The pair have other things in common, like the influence of their parents, who all hail from Italy’s arcane deep south. The Pascalis moved to Milan for work, and it was to the south of the city that his own career began, with the amateurs of Sant’Angelo. There followed two years at Pizzighettone, halfway between Milan and Parma, where Sergio Porrini was a teammate.
The former Rangers player was to prove a positive character witness for the Scottish game once Stefano Salvatori, Pascali’s advisor and a member of Jim Jefferies’ Scottish Cup-winning Hearts team in 1998, had introduced the two parties. “I can’t wait to repay the manager’s faith,” says Pascali. “I was earning more at Parma, and could have got more even on loan in Serie B or C, but I’ve never had an opportunity like this before: someone else’s Serie A. I’m discovering a whole new world. Once, in the fourth division [in Italy], we lost a game and the president threatened to withdraw us from the rest of the season and not pay us any money. Here, there is a purer football. I already love being part of it.”

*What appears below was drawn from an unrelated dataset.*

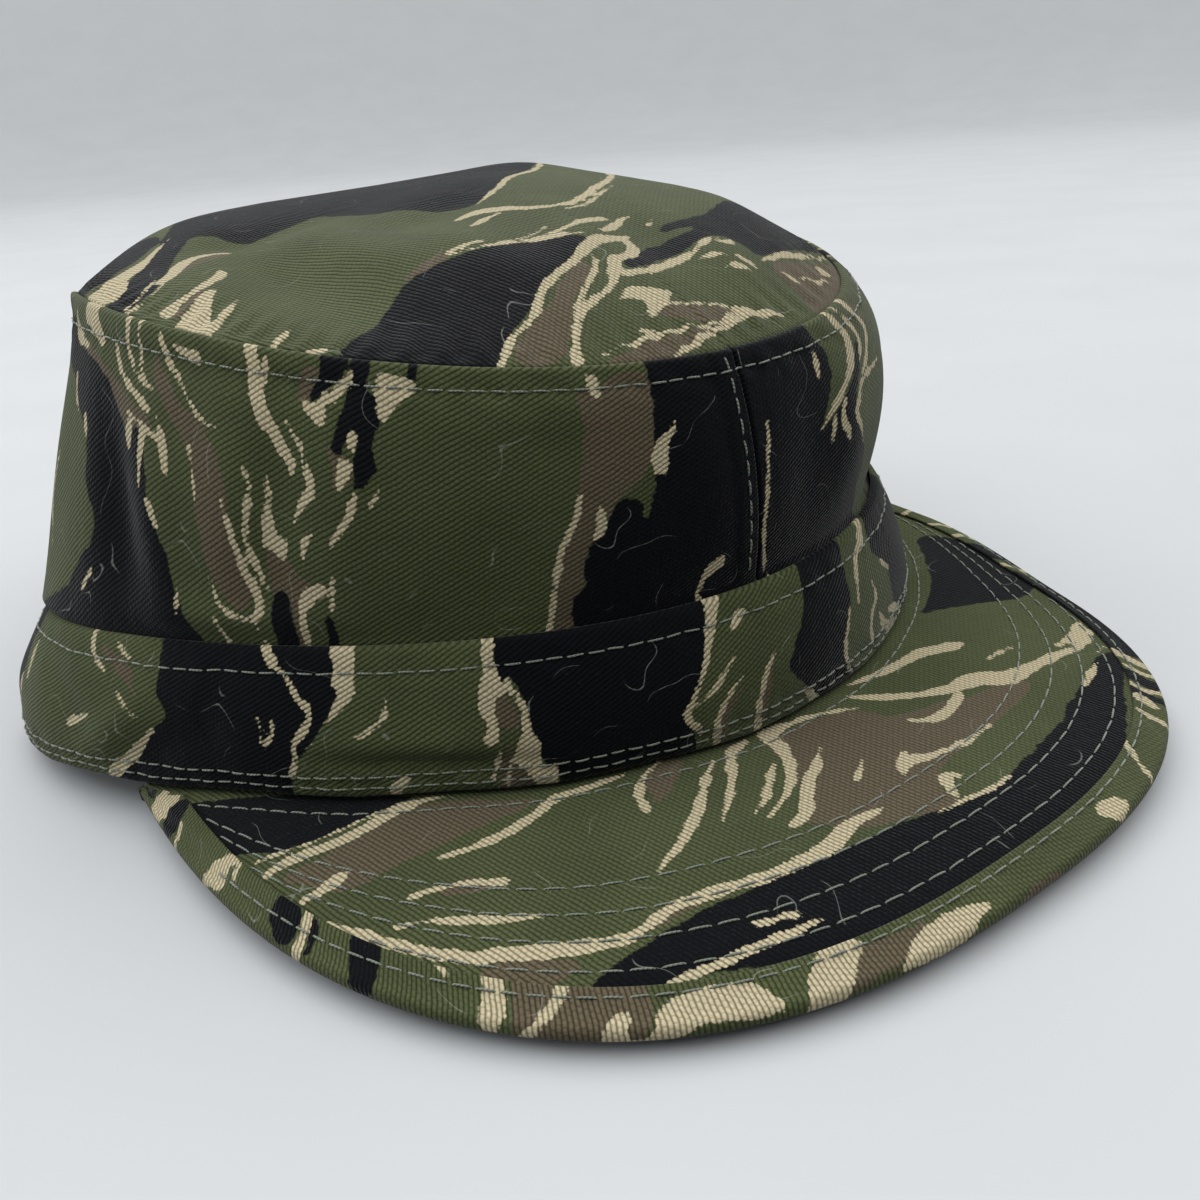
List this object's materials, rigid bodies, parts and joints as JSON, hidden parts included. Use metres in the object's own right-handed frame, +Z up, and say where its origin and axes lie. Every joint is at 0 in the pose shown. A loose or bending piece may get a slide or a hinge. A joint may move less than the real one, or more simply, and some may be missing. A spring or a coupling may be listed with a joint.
{
  "type": "field cap",
  "caption": "Soft twill field cap with an oval domed crown, a folded band, and a short board-stiffened visor with a bound edge.",
  "frame": {"origin": "middle of the footprint, on the plane the cap stands on", "axes": "+Z up through the crown, visor towards -Y, the wearer's right side towards -X"},
  "size_m": [0.1974, 0.2428, 0.092],
  "materials": {
    "camo_twill_top": "printed cotton twill, matte",
    "camo_twill_crown_right": "printed cotton twill, matte",
    "camo_twill_crown_left": "printed cotton twill, matte",
    "camo_twill_band": "printed cotton twill, matte",
    "camo_twill_visor": "printed cotton twill, matte",
    "camo_twill_visor_under": "printed cotton twill, matte",
    "camo_twill_binding": "printed cotton twill cut on the bias, matte",
    "lining_twill": "plain olive cotton twill, matte",
    "cotton_tape": "woven cotton tape, matte",
    "woven_label": "blank woven label, matte",
    "sewing_thread": "spun sewing thread, soft sheen",
    "visor_board": "flexible board, hidden"
  },
  "bodies": {
    "root": {"crown_top": "camo_twill_top", "crown_side_right": "camo_twill_crown_right", "crown_side_left": "camo_twill_crown_left", "crown_seam_tape": "cotton_tape", "front_seam_tape": "cotton_tape", "rear_seam_tape": "cotton_tape", "band": "camo_twill_band", "sweatband": "lining_twill", "size_label": "woven_label", "visor_top_cover": "camo_twill_visor", "visor_board": "visor_board", "visor_bottom_cover": "camo_twill_visor_under", "visor_binding": "camo_twill_binding", "crown_seam_thread": "sewing_thread", "band_top_thread": "sewing_thread", "hem_thread_upper": "sewing_thread", "hem_thread_lower": "sewing_thread", "sweatband_thread": "sewing_thread", "front_seam_thread": "sewing_thread", "rear_seam_thread": "sewing_thread", "brow_thread": "sewing_thread", "visor_thread_1": "sewing_thread", "visor_thread_2": "sewing_thread", "visor_thread_3": "sewing_thread", "visor_thread_4": "sewing_thread", "binding_thread": "sewing_thread"}
  },
  "joints": []
}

He may have been oversold, but there is a passion in Pascali that should not be underestimated.
So what's gone right at Killie?
Jim Jefferies always said Kilmarnock should only be judged once their injury crisis cleared. Last year’s 11th place, their lowest ever in the SPL, was coloured by a list of walking wounded that at times threatened to stretch the length of Rugby Road.
Their flying start to this SPL campaign — three wins, one draw and no goals conceded leaving them second only on goal difference to Rangers — has been powered by the return to full fitness of David Fernandez for perhaps the first time in a season and a half. The Spaniard’s plotting has found a willing accomplice in Mehdi Taouil, whom Jefferies has hung onto in the face of interest from Hearts
Pasali has brought verve and bite to the centre midfield, where Craig Bryson is also flourishing, while Gavin Skelton, signed from Gretna, is providing genuine width on the left. Up front, Irishman Connor Sammon is a handful, and will have Allan Russell on hand for help now that the former Airdrie man has returned from knee ligament damage.